The lyric wasn’t genius or anything (“My heart’s unstrung, but my song’s begun”—okay, maybe a little cringe), but it lit something up in me. That night, I played it for my dad, a man who’s so practical he once turned down a spare-rib eating contest because the prize money didn’t justify the cholesterol spike. When I finished, he nodded slowly and said, “Yeah, there’s something there.” In Nashville, that’s basically a standing ovation.
That night was the first time I understood what creative joy felt like—that fluttery, electric sensation that maybe, just maybe, you’ve put something beautiful into the world.
The Tiny Joys Hidden in the Mess
Here’s the thing: most joy doesn’t show up wrapped in a neat little bow. It’s messy. It sneaks in when you’re in sweatpants eating cold pizza, sifting through the wreckage of something you swore would end differently. Relationships, like country music, thrive on chaos. And songwriting taught me that if you dig into that chaos, you’ll often find joy peeking out from under the rubble.
That lesson didn’t just apply to Blake or the parade of heartbreaks that followed him (looking at you, Kyle-who-“wasn’t-ready-for-a-relationship” but started dating my coworker three weeks later). It carried into every corner of my creative and personal life. It’s why I can wax poetic about the people you love but can’t seem to keep. It’s also why I genuinely believe we’re better off for the heartaches we survive—even if it takes a while to see it.

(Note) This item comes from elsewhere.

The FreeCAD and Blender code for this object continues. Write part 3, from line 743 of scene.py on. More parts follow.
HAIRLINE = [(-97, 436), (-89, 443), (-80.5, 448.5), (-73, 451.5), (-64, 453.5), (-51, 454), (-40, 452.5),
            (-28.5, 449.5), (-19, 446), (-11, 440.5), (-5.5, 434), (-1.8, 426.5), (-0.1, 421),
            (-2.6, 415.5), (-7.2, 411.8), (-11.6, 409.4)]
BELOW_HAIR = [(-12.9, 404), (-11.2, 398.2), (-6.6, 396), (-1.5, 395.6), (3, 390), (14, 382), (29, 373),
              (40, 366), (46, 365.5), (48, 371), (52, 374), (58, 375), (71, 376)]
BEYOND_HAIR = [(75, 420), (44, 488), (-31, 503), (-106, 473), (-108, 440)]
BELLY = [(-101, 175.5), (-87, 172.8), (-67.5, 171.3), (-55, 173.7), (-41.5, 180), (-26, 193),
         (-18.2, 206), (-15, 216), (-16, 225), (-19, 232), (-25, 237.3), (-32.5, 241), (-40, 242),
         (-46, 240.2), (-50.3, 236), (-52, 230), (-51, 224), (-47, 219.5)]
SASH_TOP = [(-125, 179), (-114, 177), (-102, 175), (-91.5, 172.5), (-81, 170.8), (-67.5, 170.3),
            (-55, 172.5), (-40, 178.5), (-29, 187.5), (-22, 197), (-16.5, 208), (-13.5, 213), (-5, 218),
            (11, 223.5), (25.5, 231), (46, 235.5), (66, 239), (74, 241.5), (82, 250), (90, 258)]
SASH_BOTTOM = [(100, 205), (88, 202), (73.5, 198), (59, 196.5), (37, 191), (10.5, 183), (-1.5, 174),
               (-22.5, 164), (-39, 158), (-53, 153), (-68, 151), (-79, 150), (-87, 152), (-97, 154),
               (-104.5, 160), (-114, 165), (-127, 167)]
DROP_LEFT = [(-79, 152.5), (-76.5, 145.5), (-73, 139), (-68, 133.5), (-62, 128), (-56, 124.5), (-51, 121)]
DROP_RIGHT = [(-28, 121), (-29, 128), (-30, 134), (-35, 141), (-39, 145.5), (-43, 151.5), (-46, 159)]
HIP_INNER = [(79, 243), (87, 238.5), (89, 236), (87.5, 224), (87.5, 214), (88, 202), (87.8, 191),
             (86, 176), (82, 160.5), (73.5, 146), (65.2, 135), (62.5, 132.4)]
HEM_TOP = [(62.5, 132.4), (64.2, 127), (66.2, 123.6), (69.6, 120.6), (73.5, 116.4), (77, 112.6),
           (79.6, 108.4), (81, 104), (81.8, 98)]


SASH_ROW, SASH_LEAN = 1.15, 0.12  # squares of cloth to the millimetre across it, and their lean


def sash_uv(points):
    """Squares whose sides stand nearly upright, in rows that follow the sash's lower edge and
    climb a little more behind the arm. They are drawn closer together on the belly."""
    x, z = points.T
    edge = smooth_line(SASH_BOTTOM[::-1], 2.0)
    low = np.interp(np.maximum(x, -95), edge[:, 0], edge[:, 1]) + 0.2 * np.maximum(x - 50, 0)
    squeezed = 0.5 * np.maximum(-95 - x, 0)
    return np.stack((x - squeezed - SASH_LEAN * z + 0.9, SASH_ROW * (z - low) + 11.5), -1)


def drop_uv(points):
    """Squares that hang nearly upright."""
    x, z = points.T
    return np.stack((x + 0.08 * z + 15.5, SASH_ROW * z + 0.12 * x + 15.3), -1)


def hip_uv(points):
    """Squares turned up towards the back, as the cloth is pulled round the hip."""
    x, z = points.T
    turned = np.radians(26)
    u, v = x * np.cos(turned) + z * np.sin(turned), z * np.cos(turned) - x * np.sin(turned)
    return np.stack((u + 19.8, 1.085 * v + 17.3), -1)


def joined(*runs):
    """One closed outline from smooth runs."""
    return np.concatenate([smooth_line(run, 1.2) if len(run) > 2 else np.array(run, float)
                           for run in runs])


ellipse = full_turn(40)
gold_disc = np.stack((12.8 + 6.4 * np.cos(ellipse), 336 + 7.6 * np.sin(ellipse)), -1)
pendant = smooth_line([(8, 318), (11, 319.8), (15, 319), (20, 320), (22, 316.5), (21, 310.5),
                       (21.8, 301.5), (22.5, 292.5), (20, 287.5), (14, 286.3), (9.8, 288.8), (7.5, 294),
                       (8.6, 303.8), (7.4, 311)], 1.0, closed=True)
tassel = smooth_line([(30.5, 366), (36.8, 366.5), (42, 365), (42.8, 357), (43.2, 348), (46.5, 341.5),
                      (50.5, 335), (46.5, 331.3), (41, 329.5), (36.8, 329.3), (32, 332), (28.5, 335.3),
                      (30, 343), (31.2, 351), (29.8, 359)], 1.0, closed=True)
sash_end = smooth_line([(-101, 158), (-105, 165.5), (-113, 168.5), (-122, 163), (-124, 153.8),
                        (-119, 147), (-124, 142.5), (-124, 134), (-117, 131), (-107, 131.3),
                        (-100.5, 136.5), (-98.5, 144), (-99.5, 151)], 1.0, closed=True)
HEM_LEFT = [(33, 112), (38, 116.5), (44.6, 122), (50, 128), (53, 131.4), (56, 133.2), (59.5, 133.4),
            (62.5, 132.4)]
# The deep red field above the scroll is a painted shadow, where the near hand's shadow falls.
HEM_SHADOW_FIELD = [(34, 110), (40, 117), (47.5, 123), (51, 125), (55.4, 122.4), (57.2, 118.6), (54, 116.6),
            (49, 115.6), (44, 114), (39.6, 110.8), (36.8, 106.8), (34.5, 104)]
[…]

Finding Your Joy (Even if It’s Hiding at the Bottom of Ben & Jerry’s)
You don’t have to write a song to turn your next emotional dumpster fire into something meaningful (although, if you do, please rhyming-dictionary responsibly). Instead, here are three ways you can dive into the mess and uncover a little joy:
1. Turn Pain into Play
Joy doesn’t just happen. You have to coax it out like it’s your dog and you're holding a brand-new squeaky toy. After my semi-tragic Blake debacle, I started making joy-hunting a habit. A bad date didn’t mean failure; it meant story material. A ghosting incident wasn’t just terrible—it was my chance to try stand-up comedy…or at least make my friends laugh over margaritas. Turn annoyances into opportunities to find the humor or heart in them. (This also works for the gym—but only if you can laugh at yourself when you fall off the elliptical.)

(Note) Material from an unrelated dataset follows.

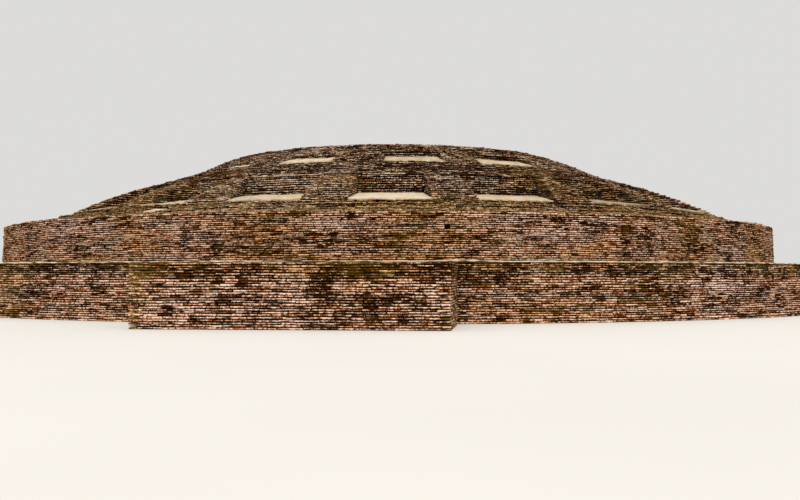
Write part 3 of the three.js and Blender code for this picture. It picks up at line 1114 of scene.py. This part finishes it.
class STUPA_OT_platforms(Operator):
    """Lays the four platforms that stand against the terrace on its axes."""

    bl_idname = "stupa.platforms"
    bl_label = "Platforms"

    def execute(self, context):
        for index, side in enumerate(("front", "right", "rear", "left")):
            self.lay_platform(context.scene.stupa_bricks, side, index)
        return {"FINISHED"}

    def lay_platform(self, brick, side, index):
        pile = BrickPile(brick.seed + 20 + index, header_share=0.4)
        turn = index * math.pi / 2
        looks = polar(1.0, turn, 0.0)[:2]
        right = polar(1.0, turn + math.pi / 2, 0.0)[:2]
        self.lay_faces(pile, brick, looks, right)
        self.lay_top(pile, brick, looks, right)
        seed = 131 + 10 * index
        brick_piece(side + "_platform_bricks", pile, wall_brick(), lambda face: self.facts(face, seed),
                    replaces=[side + "_platform"])

    def lay_faces(self, pile, brick, looks, right):
        """The front and the flanks, course by course. They take turns to lap round the corners."""
        outer = PLATFORM_REACH - FACE_INSET
        courses = courses_between(0, PLATFORM_LEVEL, round(PLATFORM_LEVEL / brick.course), pile.rng)
        for course, (level, step) in enumerate(courses):
            row = {"height": step - brick.joint, "drift": 0.005}
            front_lap, side_lap = (0.0, brick.depth) if course % 2 else (brick.depth, 0.0)
            half = right * (PLATFORM_HALF - front_lap)
            lay_line(pile, looks * outer - half, looks * outer + half, looks, level, **row)
            for hand in (-right, right):
                corner = hand * PLATFORM_HALF
                root = looks * (TERRACE_RADIUS - FLANK_ROOT) + corner
                lay_line(pile, root, looks * (outer - side_lap) + corner, hand, level, **row)

    def lay_top(self, pile, brick, looks, right):
        """Rows of headers, from behind the front back into the terrace."""
        outer = PLATFORM_REACH - FACE_INSET
        half = right * (PLATFORM_HALF - brick.depth)
        level = PLATFORM_LEVEL - brick.course
        for reach in np.arange(outer - brick.depth, TERRACE_RADIUS - TOP_ROOT, -brick.depth):
            lay_line(pile, looks * reach - half, looks * reach + half, looks, level, drift=0.002)

    def facts(self, face, seed):
        """More growth near the top and on the flanks, which are also more tan."""
        near_top = smooth_step(face[:, 2], 0.68, 0.86)
        reach = np.abs(face[:, :2]).max(axis=1)
        half = np.abs(face[:, :2]).min(axis=1)
        flank = (np.abs(half - PLATFORM_HALF) < 0.05) & (reach < PLATFORM_REACH - 0.05)
        growth = 0.1 + 1.2 * near_top + 0.6 * flank
        hue = np.maximum(0.35 * near_top, 0.45 * flank)
        return weathering(face, seed, growth_bias=growth, tone_bias=-0.08 * near_top, hue_bias=hue)


class STUPA_OT_drum(Operator):
    """Lays the drum's round wall, battered a little, on the terrace."""

    bl_idname = "stupa.drum"
    bl_label = "Drum"

    def execute(self, context):
        brick = context.scene.stupa_bricks
        pile = BrickPile(brick.seed + 2, header_share=0.85)
        courses = round((RIM_LEVEL - LEDGE_LEVEL) / brick.course)
        hole = math.radians(HOLE_ANGLE)
        half = 0.5 * HOLE_WIDTH / DRUM_RADIUS
        for level, step in courses_between(LEDGE_LEVEL, RIM_LEVEL, courses, pile.rng):
            radius = DRUM_RADIUS - WALL_BATTER * (level - LEDGE_LEVEL) / (RIM_LEVEL - LEDGE_LEVEL)
            row = {"height": step - brick.joint, "drift": 0.009}
            if abs(level + step / 2 - HOLE_LEVEL) < brick.course:
                lay_arc(pile, radius, hole + half, hole - half + TURN, level, **row)
            else:
                lay_ring(pile, radius, level, **row)
        behind = DRUM_RADIUS - WALL_BATTER - brick.depth
        lay_ring(pile, behind, level, height=row["height"], depth=brick.length)
        brick_piece("drum_wall", pile, wall_brick(), self.facts, replaces=["drum"])
        disc_core("drum_core", LEDGE_LEVEL - 0.01, RIM_LEVEL - 0.03, DRUM_RADIUS - 0.14, DRUM_RADIUS - 0.16)
        return {"FINISHED"}

    def facts(self, face):
        """Growth under the rim and at the far right, clean and tan at the foot, worn away from the middle."""
        foot = 1 - smooth_step(face[:, 2], LEDGE_LEVEL + 0.04, LEDGE_LEVEL + 0.16)
        rim = smooth_step(face[:, 2], RIM_LEVEL - 0.16, RIM_LEVEL - 0.02)
        angle = np.degrees(angles_of(face))
        right_end = smooth_step(angle, 62, 88)
        left_end = smooth_step(-angle, 25, 45)
        worn = smooth_step(np.abs(angle - 2), 10, 20)
        growth = 0.6 * rim - 0.55 * foot + 0.2 * right_end - 0.2 * worn
        hue = 0.7 * np.maximum(right_end, 0.6 * left_end) + 0.4 * foot
        return weathering(face, 201, growth_bias=growth, tone_bias=0.12 * foot + 0.04 * worn, hue_bias=hue)


class STUPA_OT_mound(Operator):
    """Lays the mound over the drum in worn, stepped courses, with ribs round the two rings of pockets."""

    bl_idname = "stupa.mound"
    bl_label = "Mound"

    def execute(self, context):
        self.plain_stage("shoulder", RIM_LEVEL, 301, wander=0.05)
        self.ring_stage("lower", SHOULDER_LEVEL, 311)
        self.plain_stage("middle_stage", node_top("lower_bed_ring"), 321, wander=0.04)
        self.ring_stage("upper", node_top("middle_stage"), 331)
        self.plain_stage("crown", node_top("upper_bed_ring"), 341, wander=0.03)
        self.core()
        return {"FINISHED"}

    def plain_stage(self, node, bottom, seed, wander):
        look = STAGE_LOOKS[node]
        pile = BrickPile(seed, broken=True, edge_highlight_and_shade=look.get("edge_highlight_and_shade", 0.75))
        if node == "middle_stage":
            lay_wall_caps(pile, bottom, ring_plan("lower")[1])
            bottom += CAP_HEIGHT + 0.004
        pile.wander = wander
        lay_stage(pile, bottom, node_top(node), drift=0.02)
        if node == "shoulder":
            self.clear_bed(pile, bed_plan("small_bed"))
        brick_piece(node + "_bricks", pile, mound_brick(),
                    lambda face: self.weather(face, seed, look, rows=0.8),
                    drop=0.01, replaces=[node])

    def clear_bed(self, pile, plan):
        """Takes away the bricks that would stand over a bed."""
        for row, face in enumerate(pile.face):
            radius, turn = np.hypot(face[:, 0], face[:, 1]), angles_of(face)
            over = (turn > plan["low"] - 0.01) & (turn < plan["high"] + 0.01)
            over &= (radius > plan["back"]) & (radius < plan["front"] + 0.6)
            over &= face[:, 2] > plan["front_level"] - 0.06
            for rows in (pile.face, pile.out, pile.along, pile.size, pile.bloom):
                rows[row] = rows[row][~over]

    def ring_stage(self, ring, bottom, seed):
        node = ring + "_bed_ring"
        plans = ring_plan(ring)[1]
        top = node_top(node)
        brick = settings_of("stupa_bricks")
        pile = BrickPile(seed, broken=True, edge_highlight_and_shade=0.7, course=brick.rib_course, joint=brick.rib_joint)
        lay_stage(pile, bottom, top, drift=0.014, plans=plans)
        for plan in plans:
            lay_pocket(pile, plan, top)
        look = STAGE_LOOKS[node]
        brick_piece(node + "_bricks", pile, mound_brick(),
                    lambda face: self.ring_facts(face, plans, seed, look),
                    replaces=[node])

    def weather(self, face, seed, look, rows):
        """The mound's weathering: more growth at its left end, paler and with less growth left of the front.
        """
        angle = np.degrees(angles_of(face))
        far_left = smooth_step(-angle, 20, 50)
        near_left = smooth_step(-angle, -5, 5) * smooth_step(-angle, 27, 19)
        growth = look["growth_bias"] + 0.9 * far_left - 0.5 * near_left
        tone = look["tone_bias"] - 0.16 * far_left + 0.24 * near_left
        hue = look.get("hue_bias", 0.0) - 0.3 * near_left
        return weathering(face, seed, growth, tone, hue, look.get("unrest", 2.1), rows)

    def ring_facts(self, face, plans, seed, look):
        """A ring's weathering, with growth colour at the foot of the pockets' back walls: moss and painted
        shade.
        """
        radius = np.hypot(face[:, 0] - MOUND_SHIFT[0], face[:, 1] - MOUND_SHIFT[1])
        foot = plans[0]["back_level"] + 0.14
        behind = smooth_step(radius, plans[0]["back"] + 0.08, plans[0]["back"] + 0.03)
        facts = self.weather(face, seed, look, rows=0.6)
        # Moss and painted shade: more growth colour low on the pockets' back walls, in the recess.
        facts[:, 1] += look["foot_moss_and_shade"] * behind * (face[:, 2] < foot)
        return facts

    def core(self):
        """The mortar core follows the outline some way in, and drops below the beds at the two rings."""
        low, high = bed_plan("lower_bed_01"), bed_plan("upper_bed_01")
        under_rim = RIM_LEVEL - CORE_UNDER_RIM
        profile = [
            (0, under_rim),
            (DRUM_RADIUS - 0.45, under_rim),
            *CORE_SHOULDER,
            (low["front"] - 0.12, low["front_level"] - CORE_UNDER_BEDS),
            (low["back"] - 0.1, low["back_level"] - CORE_UNDER_BEDS),
            (low["back"] - 0.13, CORE_LOWER_BACK),
            *CORE_MIDDLE,
            (high["front"] - 0.1, high["front_level"] - CORE_UNDER_BEDS),
            (high["back"] - 0.1, high["back_level"] - CORE_UNDER_BEDS),
            (high["back"] - 0.3, CORE_UPPER_BACK),
            *CORE_CROWN,
        ]
        core_piece("mound_core", profile)


class STUPA_OT_beds(Operator):
    """Spreads the plaster beds in their pockets."""

    bl_idname = "stupa.beds"
    bl_label = "Plaster beds"

    def execute(self, context):
        material = bed_plaster()
        nodes = [*ring_plan("lower")[0], *ring_plan("upper")[0], "small_bed"]
        for index, node in enumerate(nodes):
            earth = UPPER_EARTH if node.startswith("upper") else LOWER_EARTH
            bed_piece(node, material, 400 + 5 * index, BED_EARTH.get(node, earth))
        return {"FINISHED"}


class STUPA_OT_stage(Operator):
    """Sets the pale floor, the soft light and the camera."""

    bl_idname = "stupa.stage"
    bl_label = "Stage"

    def execute(self, context):
        scene = context.scene
        self.floor()
        self.light(scene)
        self.camera(scene)
        scene.view_settings.view_transform = "Standard"
        return {"FINISHED"}

    def floor(self):
        corners = FLOOR_REACH * np.array([[-1, -1, 0], [1, -1, 0], [1, 1, 0], [-1, 1, 0]])
        floor = mesh_object("floor", corners, np.array([[0, 1, 2, 3]]))
        floor.data.materials.append(studio_floor())

    def light(self, scene):
        world = bpy.data.worlds.new("studio")
        world.use_nodes = True
        background = world.node_tree.nodes["Background"]
        background.inputs["Color"].default_value = scene.stupa_stage.sky
        background.inputs["Strength"].default_value = scene.stupa_stage.sky_strength
        scene.world = world
        lamp = bpy.data.lights.new("key", "SUN")
        lamp.energy = scene.stupa_stage.key_strength
        lamp.angle = math.radians(KEY_SOFTNESS)
        lamp.color = (1.0, 0.97, 0.92)
        key = bpy.data.objects.new("key", lamp)
        key.rotation_euler = (math.radians(KEY_TILT), 0, math.radians(KEY_TURN))
        scene.collection.objects.link(key)

    def camera(self, scene):
        data = bpy.data.cameras.new("photo_view")
        data.lens = CAMERA_LENS
        data.sensor_width = 36
        data.clip_end = 3000
        camera = bpy.data.objects.new("photo_view", data)
        camera.location = polar(CAMERA_DISTANCE, math.radians(CAMERA_AZIMUTH), CAMERA_HEIGHT)
        tilt = math.radians(90 + CAMERA_AIM_UP)
        camera.rotation_euler = (tilt, 0, math.radians(CAMERA_AZIMUTH - CAMERA_AIM_RIGHT))
        scene.collection.objects.link(camera)
        scene.camera = camera


OPERATORS = (
    STUPA_OT_terrace,
    STUPA_OT_ledge_cap,
    STUPA_OT_platforms,
    STUPA_OT_drum,
    STUPA_OT_mound,
    STUPA_OT_beds,
    STUPA_OT_stage,
)


class STUPA_PT_panel(Panel):
    """Lists the stupa's pieces in the sidebar."""

    bl_label = "Ruined brick stupa"
    bl_space_type = "VIEW_3D"
    bl_region_type = "UI"
    bl_category = "Stupa"

    def draw(self, context):
        for operator in OPERATORS:
            self.layout.operator(operator.bl_idname)
        for group in ("stupa_bricks", "stupa_beds", "stupa_stage"):
            values = getattr(context.scene, group)
            box = self.layout.box()
            for name in values.__annotations__:
                box.prop(values, name)


SETTINGS = {
    "stupa_bricks": StupaBrickSettings,
    "stupa_beds": StupaBedSettings,
    "stupa_stage": StupaStageSettings,
}


def register():
    for group in SETTINGS.values():
        bpy.utils.register_class(group)
    for name, group in SETTINGS.items():
        setattr(bpy.types.Scene, name, PointerProperty(type=group))
    for kind in (*OPERATORS, STUPA_PT_panel):
        bpy.utils.register_class(kind)


def unregister():
    for kind in (*OPERATORS, STUPA_PT_panel):
        bpy.utils.unregister_class(kind)
    for name, group in SETTINGS.items():
        delattr(bpy.types.Scene, name)
        bpy.utils.unregister_class(group)


def main():
    register()
    bpy.ops.stupa.terrace()
    bpy.ops.stupa.ledge_cap()
    bpy.ops.stupa.platforms()
    bpy.ops.stupa.drum()
    bpy.ops.stupa.mound()
    bpy.ops.stupa.beds()
    bpy.ops.stupa.stage()


if __name__ == "__main__":
    main()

2. Create First, Critique Later
One thing I learned early as a songwriter (and later, a serial doodler when creativity didn’t strike) is not to aim for perfect. Joy isn’t in results; it’s in the process. When I sat down to write Blake-inspired heartbreak ballads, I wasn’t Shakespeare; I was a girl with a guitar and a lot of feelings about how fedora-wearing boys should stick to indie folk covers. And that was enough. When you create for yourself first—whether it’s journaling, rearranging your houseplants, or baking banana bread—you give yourself permission to enjoy the act rather than obsess over the outcome.
3. Share Your Joy
Nothing amplifies joy quite like letting someone in on it. For me, that first moment, playing my song for my dad, was more affirming than anything. It didn’t matter that I probably sounded like a second-rate Kacey Musgraves; he saw me. If writing isn’t your thing, find your medium—whether it’s telling your best friend what you learned from a breakup, teaching your kid how to make your grandma’s secret biscuit recipe, or learning salsa dancing for fun, not finesse. When you share your passion, you’re not just finding your joy; you’re spreading it, too.

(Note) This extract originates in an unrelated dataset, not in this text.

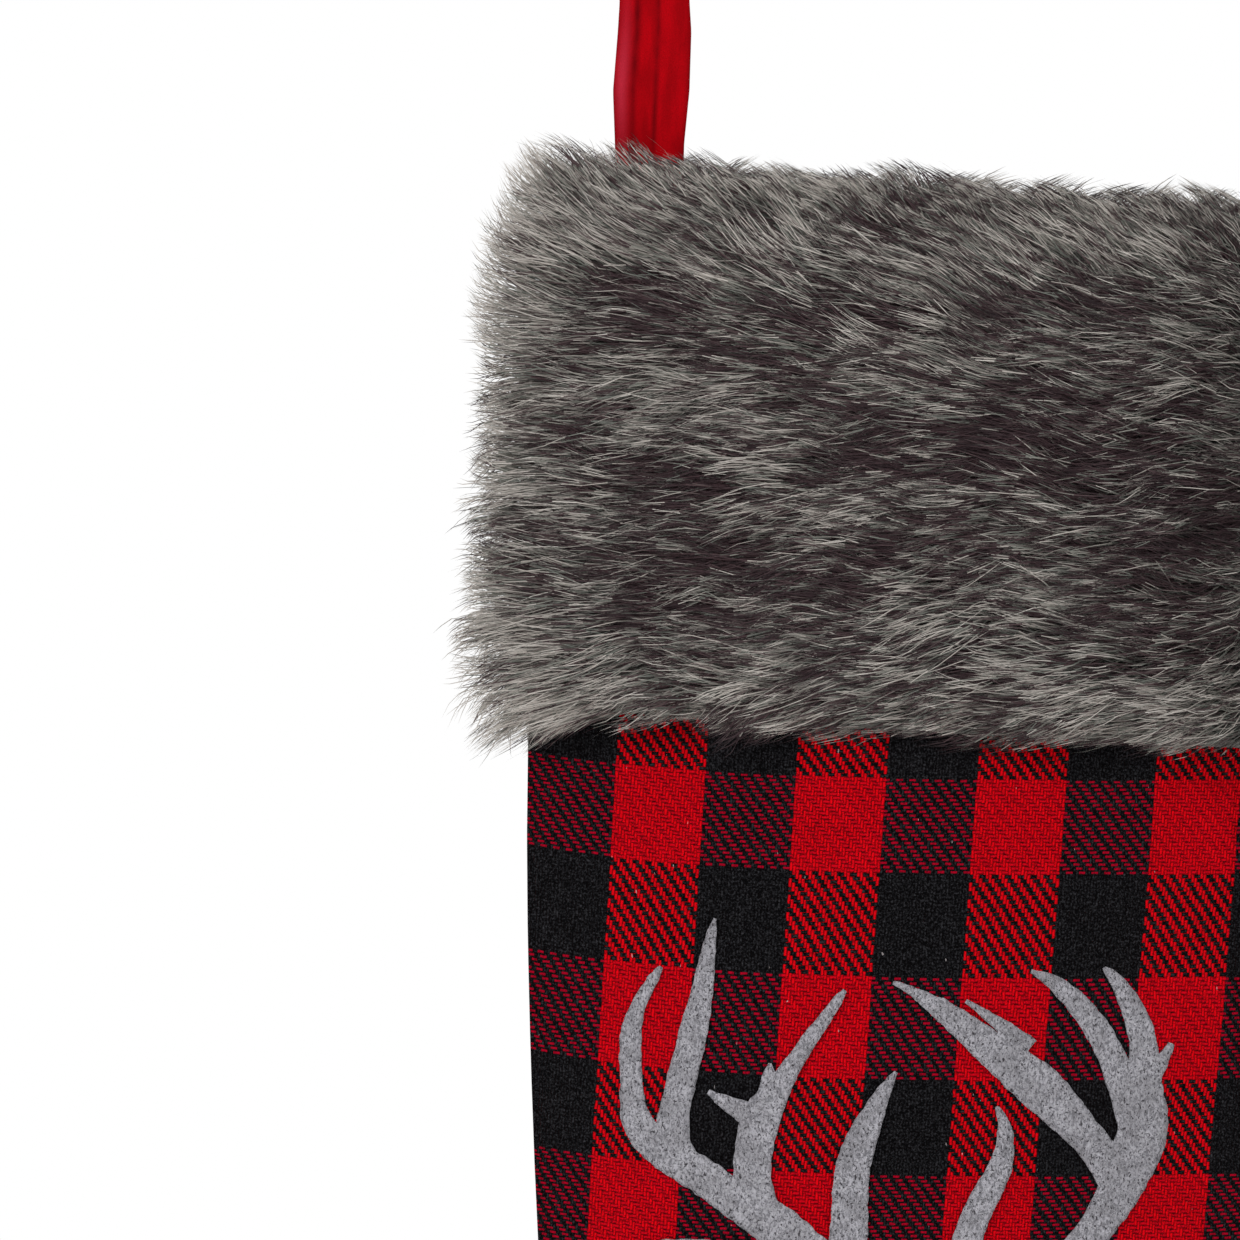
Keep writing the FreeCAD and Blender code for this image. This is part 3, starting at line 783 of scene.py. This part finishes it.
def fur_ground_piece(name, side, node):
    """The fabric that the hairs stand on, one half of the cuff."""
    start = 0 if side < 0 else ROUND / 2
    columns = start + np.linspace(0, ROUND / 2, GROUND_COLUMNS)
    around, along = np.meshgrid(columns, np.linspace(LOWEST, HIGHEST, GROUND_ROWS))
    points, facing, _ = ground(around.ravel(), along.ravel())
    points = points + facing * smooth_noise(points, 25 * MM, 11)[:, None] * 0.3 * MM
    index = np.arange(len(points)).reshape(GROUND_ROWS, GROUND_COLUMNS)
    corners = (index[:-1, :-1], index[:-1, 1:], index[1:, 1:], index[1:, :-1])
    a, b, c, d = (corner.ravel() for corner in corners)
    triangles = np.concatenate([np.stack([c, b, a], 1), np.stack([d, c, a], 1)])
    points, faces, starts = shell(points, triangles, GROUND_THICKNESS)
    mesh = mesh_from_arrays(name, to_row(points), faces, starts)
    piece = new_object(name, mesh, [MATERIALS["fur_ground"]])
    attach(piece, "stocking")
    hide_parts(node)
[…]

Joy as a Love Language (to Yourself)
Here’s what I know now that I didn’t when I scribbled that heartbreak song into my five-subject notebook: joy isn’t always loud. Sometimes it’s a whisper in the middle of your mess, a reminder that even the worst moments can make way for something that will, someday, make you smile.
That night with my dad, I didn’t solve everything—I still had to see Blake in the school cafeteria the next day, smirking like he invented heartbreak—but I felt lighter. Joy had cracked the door, and I refused to let it close. Years later, joy still finds me in writing, whether it’s untangling the complexities of modern dating or trying to figure out why my cat has ghosted me in her own apartment (yes, Marigold, I know you’re under the couch).
So, to anyone who feels stuck in their heartbreak, lost in their creative rut, or unsure if they’ve got what it takes: start small. Forget the big picture for a minute. Chase the tiny moments that spark something in you. Let heartbreak fuel your art. Let loneliness teach you to love your own company. Let every flop remind you how you’re still standing. Joy is the love language you owe to yourself—and trust me, it’s worth the effort to learn how to speak it.